A precise description of the methods
However, for the measurements and the descriptions of the materials to be reliable and predictive, a very precise understanding of the magnetic neutron scattering technique is needed, which is extremely complex. Andreas Michels has been working on the subject since his doctoral thesis, for 24 years, and only recently published a book of almost 400 pages that summarises the current state of knowledge.
“I noticed early on that there was something wrong with the theoretical description of this technique and that some things were simply fundamentally flawed. That motivated me to invest decades into this research,” the researcher says. He received an FNR ATTRACT Fellowship from the FNR in 2010, which enabled him to establish his own research group at the University of Luxembourg.
From theory to application
Andreas Michels does not see himself as a materials scientist who would take the approach: How do we have to make the material so that this or that property comes out? For him, the materials he works with are the means to an end in order to understand his methodology even better.

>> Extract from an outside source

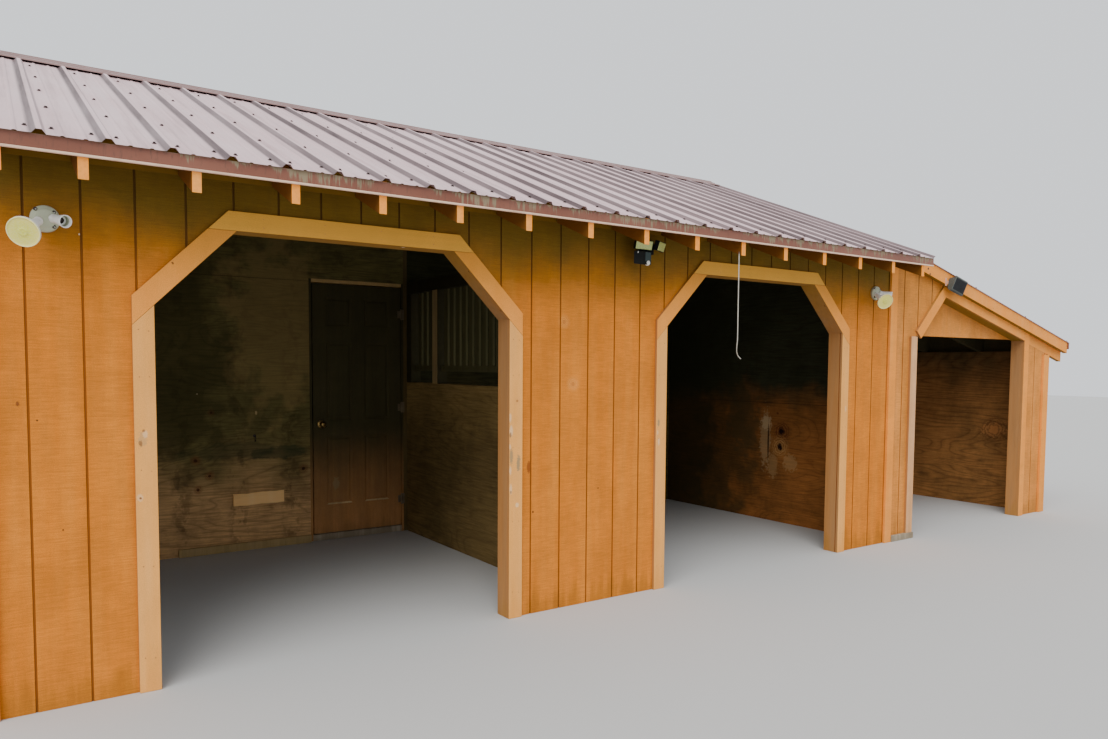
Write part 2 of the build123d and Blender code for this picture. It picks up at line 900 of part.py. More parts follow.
def corner_board(x, y, side, depth_side, z_bottom, z_top):
    """An upright corner board with a return: side and depth_side are +1 or -1, towards the wall faces."""
    out = trim_thickness
    reach = corner_board_width
    with BuildSketch(ground_plane(z_bottom)) as corner:
        with BuildLine():
            Polyline(
                (x - side * out, y - depth_side * out),
                (x + side * reach, y - depth_side * out),
                (x + side * reach, y),
                (x, y),
                (x, y + depth_side * reach),
                (x - side * out, y + depth_side * reach),
                close=True,
            )
        make_face()
    extrude(corner.sketch, amount=z_top - z_bottom)


main_board_top = rafter_underside(0) - corner_board_top_gap
lean_board_top = lean_rafter_underside(lean_end) - corner_board_top_gap

with BuildPart() as corner_boards:
    corner_board(0, 0, 1, 1, 0, main_board_top)
    corner_board(0, main_depth, 1, -1, 0, main_board_top)
    corner_board(lean_end, 0, -1, 1, 0, lean_board_top)
    corner_board(lean_end, main_depth, -1, -1, 0, lean_board_top)
    block((main_length - trim_width, main_length), (-trim_thickness, 0), (0, main_board_top))
    block(
        (main_length - trim_width, main_length),
        (main_depth, main_depth + trim_thickness),
        (0, lean_rafter_underside(main_length)),
    )
save(corner_boards.part, "corner_boards")

# Twin flood lights: a round plate, one lamp and one empty socket
bulb_direction = Vector(*flood_bulb_lean).normalized()
socket_direction = Vector(*flood_socket_lean).normalized()
flood_holders = ((-flood_socket_offset, bulb_direction), (flood_socket_offset, socket_direction))

flood_light_positions = (flood_light_inset, main_length - flood_light_inset)
flood_light_height = rafter_underside(0) - flood_light_drop


def flood_plane(x, offset, direction, along):
    """A sketch plane across a lamp's axis, at a distance along it from the plate."""
    base = Vector(x + offset - origin_x, -flood_plate_thickness - origin_y, flood_light_height)
    return Plane(origin=base + direction * along, z_dir=direction)


with BuildPart() as flood_light_plates:
    for x in flood_light_positions:
        with BuildSketch(front_plane(0)):
            with Locations((x, flood_light_height)):
                Circle(flood_plate_radius)
        extrude(amount=flood_plate_thickness)
        for offset, direction in flood_holders:
            with BuildSketch(flood_plane(x, offset, direction, -flood_plate_thickness / 2)):
                Circle(flood_socket_radius)
            extrude(amount=flood_socket_length + flood_plate_thickness / 2)
        with BuildSketch(flood_plane(x, flood_socket_offset, socket_direction, flood_socket_length)):
            Circle(flood_socket_bore)
        extrude(amount=-flood_socket_length / 2, mode=Mode.SUBTRACT)
save(flood_light_plates.part, "flood_light_plates")

with BuildPart() as flood_bulbs:
    for x in flood_light_positions:
        bulb_start = flood_plane(x, -flood_socket_offset, bulb_direction, flood_socket_length)
        bulb_reach = flood_bulb_length - flood_socket_length
        with BuildSketch(bulb_start):
            Circle(flood_bulb_neck)
        with BuildSketch(bulb_start.offset(bulb_reach - flood_bulb_rim)):
            Circle(flood_bulb_radius)
        loft()
        with BuildSketch(bulb_start.offset(bulb_reach - flood_bulb_rim)):
            Circle(flood_bulb_radius)
        extrude(amount=flood_bulb_rim)
save(flood_bulbs.part, "flood_bulbs")

# Security light over the middle pier: a wall box with a sensor and two lamp heads, the right head turned out
with BuildPart() as security_light:
    security_light_x = left_opening + opening_width + security_light_offset
    security_light_height = rafter_underside(0) - security_light_drop
    box_width, box_depth, box_height = security_box_size
    head_width, head_thickness, head_height = security_head_size
    sensor_width, sensor_depth, sensor_height = security_sensor_size
    box_left = security_light_x - box_width / 2
    box_right = security_light_x + box_width / 2
    box_bottom = security_light_height - box_height / 2
    head_back = -box_depth - security_arm_reach
    head_bottom = security_light_height - head_height / 2
    arm_z = (security_light_height - security_arm_width / 2, security_light_height + security_arm_width / 2)
    block((box_left, box_right), (-box_depth, 0), (box_bottom, box_bottom + box_height))
    block((box_left, box_left + security_arm_width), (head_back, -box_depth), arm_z)
    head_right = box_left + security_arm_width
    head_y = (head_back - head_thickness, head_back)
    block((head_right - head_width, head_right), head_y, (head_bottom, head_bottom + head_height))
    block((box_right - security_arm_width, box_right), (head_back, -box_depth), arm_z)
    with BuildSketch(ground_plane(head_bottom)):
        with Locations(Location((box_right, head_back), security_head_turn)):
            Rectangle(head_width, head_thickness)
    extrude(amount=head_height)
    sensor_right = box_left + security_lug
    sensor_top = box_bottom + security_lug / 2
    sensor_back = -box_depth
    block(
        (sensor_right - sensor_width, sensor_right),
        (sensor_back - sensor_depth, sensor_back),
        (sensor_top - sensor_height, sensor_top),
    )
    block(
        (sensor_right - 2 * security_lug, box_left + 2 * security_lug),
        (sensor_back - 2 * security_lug, sensor_back + 2 * security_lug),
        (sensor_top - security_lug, sensor_top + security_lug),
    )
    dome_x = sensor_right - 2 * security_dome_radius
    dome_y = sensor_back - sensor_depth
    dome_z = sensor_top - sensor_height + security_dome_radius / 2
    with Locations((dome_x - origin_x, dome_y - origin_y, dome_z)):
        Sphere(security_dome_radius)
save(security_light.part, "security_light")

# Small lamp on the lean-to's rake board
with BuildPart() as solar_light:
    solar_width, solar_depth, solar_height = solar_light_size
    solar_light_x = main_length + solar_light_offset
    solar_z = lean_roof_underside(solar_light_x) - solar_light_drop
    rake_face = -trim_thickness - rake_board_thickness
    with BuildSketch(front_plane(rake_face)):
        with Locations(Location((solar_light_x, solar_z), -math.degrees(math.atan(lean_slope)))):
            RectangleRounded(solar_width, solar_height, solar_light_corner)
    extrude(amount=solar_depth)
save(solar_light.part, "solar_light")

# Pull cord and its hook, on the side of a rafter tail
cord_tail_face = rafter_centres[cord_tail_index] - rafter_width / 2
cord_x = cord_tail_face - cord_hook_size / 2
cord_y = -eave_overhang + cord_hook_inset
cord_top = tail_height + cord_hook_rise

with BuildPart() as cord_hook:
    block(
        (cord_tail_face - cord_hook_size, cord_tail_face),
        (cord_y - cord_hook_size / 2, cord_y + cord_hook_size / 2),
        (cord_top, cord_top + cord_hook_size),
    )
save(cord_hook.part, "cord_hook")

# Points down the cord, from its top at the hook. It hangs straight, with a kinked end.
cord_shifts = [
    (0, 0, 0),
    (0, 0, -548),
    (-5, 1, -594),
    (-4, 2, -622),
    (4, 1, -644),
    (17, -1, -658),
    (31, -1, -667),
]
cord_points = [(cord_x + dx - origin_x, cord_y + dy - origin_y, cord_top + dz) for dx, dy, dz in cord_shifts]


def cord_radii(points):
    """Bend radius at each inner point, as large as its two runs allow."""
    radii = []
    for before, here, after in zip(points, points[1:], points[2:]):
        run_in = Vector(*here) - Vector(*before)
        run_out = Vector(*after) - Vector(*here)
        half_turn = math.radians(run_in.get_angle(run_out)) / 2
        radii.append(0.45 * min(run_in.length, run_out.length) / math.tan(half_turn))
    return radii


radii = cord_radii(cord_points)
print("cord radii", [round(radius) for radius in radii])

with BuildPart() as pull_cord:
    with BuildLine() as cord_path:
        FilletPolyline(*cord_points, radius=radii)
    start_direction = Vector(*cord_points[1]) - Vector(*cord_points[0])
    with BuildSketch(Plane(origin=cord_points[0], z_dir=start_direction)):
        Circle(cord_radius)
    sweep(path=cord_path.wires()[0])
save(pull_cord.part, "pull_cord")
print("cord length", round(cord_path.wires()[0].length, 1))
tube_volume = math.pi * cord_radius**2 * cord_path.wires()[0].length
print("cord volume ratio", round(pull_cord.part.volume / tube_volume, 4))
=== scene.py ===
"""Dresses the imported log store: grooved board walls, ribbed roof sheets, trims, door, lamps and pull cord."""
import math
from types import SimpleNamespace

import bmesh
import bpy
from mathutils import Matrix, Vector


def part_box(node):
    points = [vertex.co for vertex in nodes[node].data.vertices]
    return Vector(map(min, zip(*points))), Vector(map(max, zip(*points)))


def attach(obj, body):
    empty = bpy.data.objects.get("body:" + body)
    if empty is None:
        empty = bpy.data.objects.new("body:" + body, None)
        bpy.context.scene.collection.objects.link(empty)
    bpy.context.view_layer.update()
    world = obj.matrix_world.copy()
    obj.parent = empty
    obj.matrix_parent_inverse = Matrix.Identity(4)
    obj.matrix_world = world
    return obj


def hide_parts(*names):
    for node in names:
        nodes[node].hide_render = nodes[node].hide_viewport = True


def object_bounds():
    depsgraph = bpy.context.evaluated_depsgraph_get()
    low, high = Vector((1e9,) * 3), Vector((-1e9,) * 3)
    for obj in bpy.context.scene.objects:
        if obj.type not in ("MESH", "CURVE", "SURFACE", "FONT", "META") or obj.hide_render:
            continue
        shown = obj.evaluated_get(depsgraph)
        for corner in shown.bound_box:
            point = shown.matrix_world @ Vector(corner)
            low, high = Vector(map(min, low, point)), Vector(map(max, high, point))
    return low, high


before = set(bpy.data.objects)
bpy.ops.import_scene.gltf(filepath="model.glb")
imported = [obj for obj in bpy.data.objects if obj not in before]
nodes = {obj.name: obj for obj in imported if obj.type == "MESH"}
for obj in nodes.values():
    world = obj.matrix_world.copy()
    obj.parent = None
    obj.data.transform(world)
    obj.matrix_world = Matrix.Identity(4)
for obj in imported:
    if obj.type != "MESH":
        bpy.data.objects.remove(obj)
cad_low, cad_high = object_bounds()
scene = bpy.context.scene
front_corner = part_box("front_wall_piers")[0]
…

Nevertheless, the methodology is used in a variety of applications that are becoming increasingly important: For example, the strong and expensive neodymium-iron-boron magnets must be well understood before they are used in electric cars or in wind turbines. In addition, optimising his methodology also helps to better understand new classes of magnets that are used between these expensive magnets and the more inexpensive ferrite “fridge” magnets. Manganese-bismuth magnets, for example, have the potential to bridge this gap.